Townsend gets into the specifics of what her father had to say on November 20, 1963. Some opponents of D.C. statehood have made it sound as though RFK was adamantly opposed to making the District of Columbia a state, but Townsend stresses that they are misinterpreting what he had to say.

"On his 38th birthday, November 20, 1963, my father appeared before that subcommittee to support a bill expanding D.C. residents' control over local matters," Townsend recalls. "The discussion ranged into the esoterica of many possible approaches to the topic: home rule, retroceding (or transferring) part of D.C. to Maryland, and even statehood. Responding to a question — and speaking as attorney general, not as a constitutional scholar — Kennedy noted the relationship between the recently passed 23rd Amendment, which allows D.C. residents to vote for president and vice president, and the broader question of District representation; he echoed the consensus of the time that another constitutional amendment could offer a clear route to further voting rights. But the memorandum he had the Justice Department send to the subcommittee shortly afterward made it clear that an amendment was not the only path."

In that memo, RFK said, "It was indispensably necessary to the independence and the very existence of the new Federal Government to have a seat of government which was not subject to the jurisdiction or control of any State."

RFK's testimony before that subcommittee came only two days before the death of his brother, President John F. Kennedy, who was assassinated by Lee Harvey Oswald in Dallas on November 22, 1963. RFK continued to serve as U.S. attorney general under President Lyndon B. Johnson before being elected to the U.S. Senate in 1964. RFK was seeking the Democratic presidential nomination when he was assassinated by Sirhan Sirhan on June 6, 1968.

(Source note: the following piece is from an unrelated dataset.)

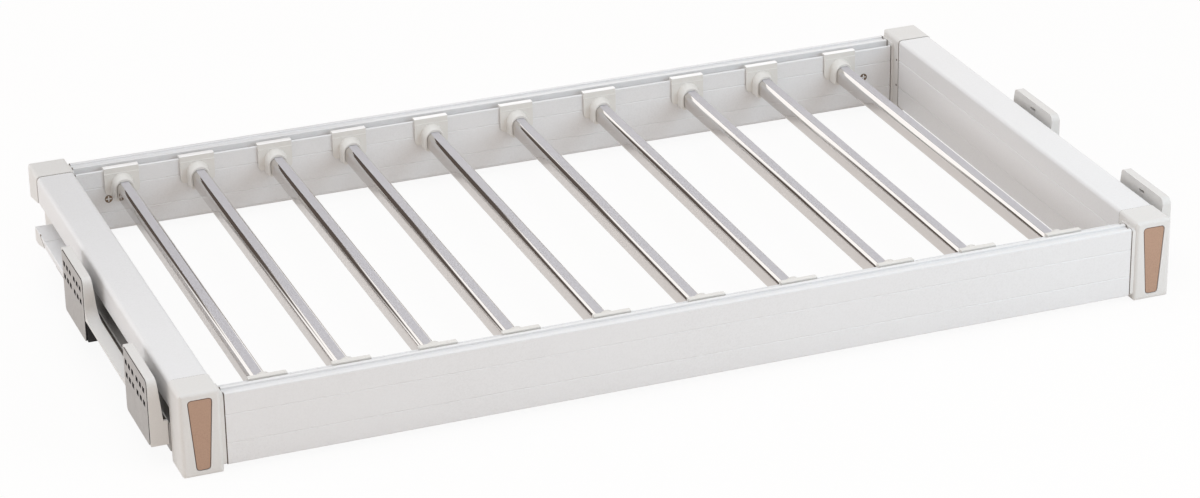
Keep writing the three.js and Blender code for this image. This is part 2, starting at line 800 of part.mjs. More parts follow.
// Side view of a hanger, drawn for the rear: a plate inside the lip and a hook over it into the slot.
function hookCorners() {
  const plateBack = lipInner - seat;
  const legFront = hookSlotInner + seat;
  const underHook = lipTop + seat;
  const legFoot = underHook - hookDrop;
  const stepTop = hookTop - hangerStepDrop;
  return [
    [hangerFace, hangerFoot], [plateBack, hangerFoot], [plateBack, underHook], [legFront, underHook],
    [legFront, legFoot], [legFront + hookThickness, legFoot],
    [legFront + hookThickness, hookTop, hookRadius], [hangerFace + hangerStep, hookTop, hookRadius],
    [hangerFace + hangerStep, stepTop], [hangerFace, stepTop - hangerStep],
  ];
}

// Collar that the bar plugs into: wide where it grows out of the plate, narrow at its rim.
function boss(x, end) {
  const rimHalf = barWidth * half + seat + bossRimWall;
  const rimFoot = barFoot - seat - bossRimWall;
  const rimTop = barTop + stripRise + seat + bossRimCrown + (end < 0 ? frontStopRise : 0);
  const base = rectangle(x - bossFootWidth * half, rimFoot, x + bossFootWidth * half, bossFootTop);
  const rim = rectangle(x - rimHalf, rimFoot, x + rimHalf, rimTop);
  const crown = (corners, radius) => corners.map(([cornerX, cornerZ], index) => (
    [cornerX, cornerZ, index > 1 ? radius : bossRadius, roundSteps]
  ));
  return loftY(
    crown(base, bossFootWidth * half), end * (hangerFace + hangerPlate * half),
    crown(rim, rimHalf), end * (hangerFace - bossLength),
  );
}

function hanger(x, end) {
  const turned = end > 0 ? (corners) => corners : mirrored;
  const left = x - hangerWidth * half;
  const right = x + hangerWidth * half;
  const frontView = [
    [left, hangerFoot, hangerFootRadius], [right, hangerFoot, hangerFootRadius],
    [right, hookTop + overrun], [left, hookTop + overrun],
  ];
  const reach = hookSlotInner + hookSlotWidth;
  const clip = common(
    alongX(turned(hookCorners()), left, right),
    alongY(frontView, end * (hangerFace - overrun), end * reach),
  );
  const socketReach = [end * hangerFace, end * (hangerFace - bossLength - overrun)];
  return cut(
    join(clip, boss(x, end)),
    alongY(inset(barCorners(x), -seat), ...socketReach),
    alongY(inset(stripCorners(x), -seat), ...socketReach),
  );
}

// Assembly

for (const [word, side] of [['left', -1], ['right', 1]]) {
  add(`${word}_rail`, sideRail(side), paint);
  add(`front_${word}_block`, frontBlock(side), plastic);
  add(`rear_${word}_block`, rearBlock(side), plastic);
  add(`front_${word}_inlay`, inlay(side), inlayPlastic);
  const middleBack = slideStandOff - slideStep;
  const cabinetChannel = channelSection(slideStandOff, slideChannelDepth, slideHeight);
  add(`${word}_cabinet_slide`, slideMember(side, cabinetChannel), slideSteel);
  const middleChannel = channelSection(middleBack, middleDepth, middleHeight);
  add(`${word}_middle_slide`, slideMember(side, middleChannel), slideSteel);
  add(`${word}_rack_slide`, slideMember(side, hatSection()), slideSteel);
  add(`${word}_carrier`, carrier(side), carrierSteel);
  add(`${word}_hood`, hood(side), paint);
  add(`${word}_end_cap`, endCap(side), plastic);
  add(`${word}_bracket_cover`, bracketCover(side), plastic);
  add(`${word}_rear_clamp`, rearClamp(side), blackPlastic);
  add(`${word}_front_plate`, steelPlate(side, coverFront), plateSteel);
  add(`${word}_rear_plate`, steelPlate(side, rearTowerFront), plateSteel);
}

add('front_rail', crossRail(-1), paint);
add('rear_rail', crossRail(1), paint);

barPlaceShares.forEach((share, index) => {
  const number = String(index + 1).padStart(2, '0');
  const x = share * frameWidth;
  add(`bar_${number}`, bar(x), chrome);
  add(`front_hanger_${number}`, hanger(x, -1), plastic);
  add(`rear_hanger_${number}`, hanger(x, 1), plastic);
});

export default rack;
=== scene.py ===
# %% [markdown]
# # A pull-out trouser rack
#
# The real object hangs between the two sides of a wardrobe. A painted aluminium frame runs out on two
# telescopic slides, and trousers hang over ten chromed bars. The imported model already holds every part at
# its true size, so this lesson gives each part its final look: soft edges, ribs, screws and finishes.

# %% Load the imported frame
import math

import bmesh
import bpy
from mathutils import Matrix, Vector


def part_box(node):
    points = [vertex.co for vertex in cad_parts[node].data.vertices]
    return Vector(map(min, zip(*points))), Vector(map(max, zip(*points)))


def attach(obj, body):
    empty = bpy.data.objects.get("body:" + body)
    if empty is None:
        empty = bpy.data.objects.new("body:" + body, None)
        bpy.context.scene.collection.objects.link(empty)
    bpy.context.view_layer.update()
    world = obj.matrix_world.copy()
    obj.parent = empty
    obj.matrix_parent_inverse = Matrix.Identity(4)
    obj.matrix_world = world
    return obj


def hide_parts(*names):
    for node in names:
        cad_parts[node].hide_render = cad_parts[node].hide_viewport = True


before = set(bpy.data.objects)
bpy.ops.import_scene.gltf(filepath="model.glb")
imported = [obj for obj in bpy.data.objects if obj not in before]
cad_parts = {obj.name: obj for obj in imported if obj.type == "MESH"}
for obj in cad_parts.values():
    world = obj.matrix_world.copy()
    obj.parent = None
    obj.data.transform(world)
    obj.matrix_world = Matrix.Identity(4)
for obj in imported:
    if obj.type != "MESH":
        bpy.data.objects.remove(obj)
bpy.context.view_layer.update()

# %% [markdown]
# ## Working in millimetres
#
# Blender counts in metres, while a maker thinks in millimetres. A small factor keeps the numbers readable.
# The rack is the same on its left and its right side, so many steps run once for each side.

# %% Millimetres
MM = 0.001
BAR_COUNT = 10
SIDES = {"left": -1, "right": 1}   # each side of the rack, and which way is out on the X axis


def mm(*values):
    """Turn millimetres into a vector in metres."""
    return Vector(values) * MM


print("bars:", BAR_COUNT)

# %% [markdown]
# ## The camera
#
# The photograph was taken from the left front, about three metres away, with a long lens. The place and
# the lens were worked out from the frame's corners, so the render can be laid over the photograph.

# %% Place the camera
CAMERA_PLACE = (-1.0001, -2.6458, 1.2950)
CAMERA_TURN = (1.1459, 0.0142, -0.3714)
CAMERA_REACH = 50
camera_data = bpy.data.cameras.new("photo_camera")
camera_data.sensor_width = 36
camera_data.lens = 111.58
camera_data.clip_end = CAMERA_REACH
camera = bpy.data.objects.new("photo_camera", camera_data)
bpy.context.scene.collection.objects.link(camera)
camera.location = CAMERA_PLACE
camera.rotation_euler = CAMERA_TURN
bpy.context.scene.camera = camera
bpy.context.scene.view_settings.view_transform = "Standard"
print("camera at", [round(v, 3) for v in camera.location])

# %% [markdown]
# ## Node helpers
#
# Finishes, floor and sky are small node trees. Three helpers keep them short: one adds a node and sets its
# inputs, one adds a maths node, and one joins two sockets.

# %% Helpers for single nodes
def add_node(tree, kind, **inputs):
    """Add a node of a kind and set inputs by name, with _ for a space."""
    node = tree.nodes.new(kind)
    for name, value in inputs.items():
        node.inputs[name.replace("_", " ")].default_value = value
    return node


def add_math(tree, operation, *values):
    """Add a maths node. The values go to its inputs in order, and None leaves one free for a link."""
    node = tree.nodes.new("ShaderNodeMath")
    node.operation = operation
    for socket, value in zip(node.inputs, values):
        if value is not None:
            socket.default_value = value
    return node


def connect(source, target):
    """Join two sockets of the same tree."""
    source.id_data.links.new(source, target)


print("node helpers ready")

# %% [markdown]
# ## Helpers for whole trees
#
# Some steps come back in every tree. A shader group is placed, two shaders are mixed, a material or the
# world starts with an empty tree, and a new group starts with its named inputs and outputs.

# %% Helpers for groups and shaders
def place_group(tree, group, **inputs):
    """Place a shader group in a tree and set its inputs by name, with _ for a space."""
    node = tree.nodes.new("ShaderNodeGroup")
    node.node_tree = group
    for name, value in inputs.items():
        node.inputs[name.replace("_", " ")].default_value = value
    return node


def mix_shaders(tree, share, first, second):
    """Mix two shaders by a share. All three are output sockets, and so is the result."""
    mix = tree.nodes.new("ShaderNodeMixShader")
    connect(share, mix.inputs["Fac"])
    connect(first, mix.inputs[1])
    connect(second, mix.inputs[2])
    return mix.outputs["Shader"]


def start_tree(owner, end_kind):
    """Empty the node tree of a material or a world, and return it with a new output node."""
    owner.use_nodes = True
    owner.node_tree.nodes.clear()
    return owner.node_tree, owner.node_tree.nodes.new(end_kind)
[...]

Most of the people expressing their opposition to D.C. statehood are Republicans. But Manchin, a centrist Democrat, has said that if members of Congress want to make the District of Columbia a state, they should "propose a constitutional amendment" — not do so through a bill. The D.C. Admission Act, which calls for making D.C. a state, was passed by the U.S. House of Representatives on April 22 but faces an uphill battle in the U.S. Senate — where Manchin has joined Republicans in saying that he will not vote for it.

In her Post op-ed, Townsend explains why she favors statehood for the District of Columbia.

"D.C.'s citizens are frozen out of representation not only because they lack statehood, but also, because powerful members of Congress routinely impose their personal pet theories against the clear will of D.C.'s voters," Townsend writes. "D.C. has seen its local labor, anti-discrimination and gun laws threatened by members of Congress whose districts are across the country. Even the results of a referendum garnering nearly 70% support were overruled by Congress."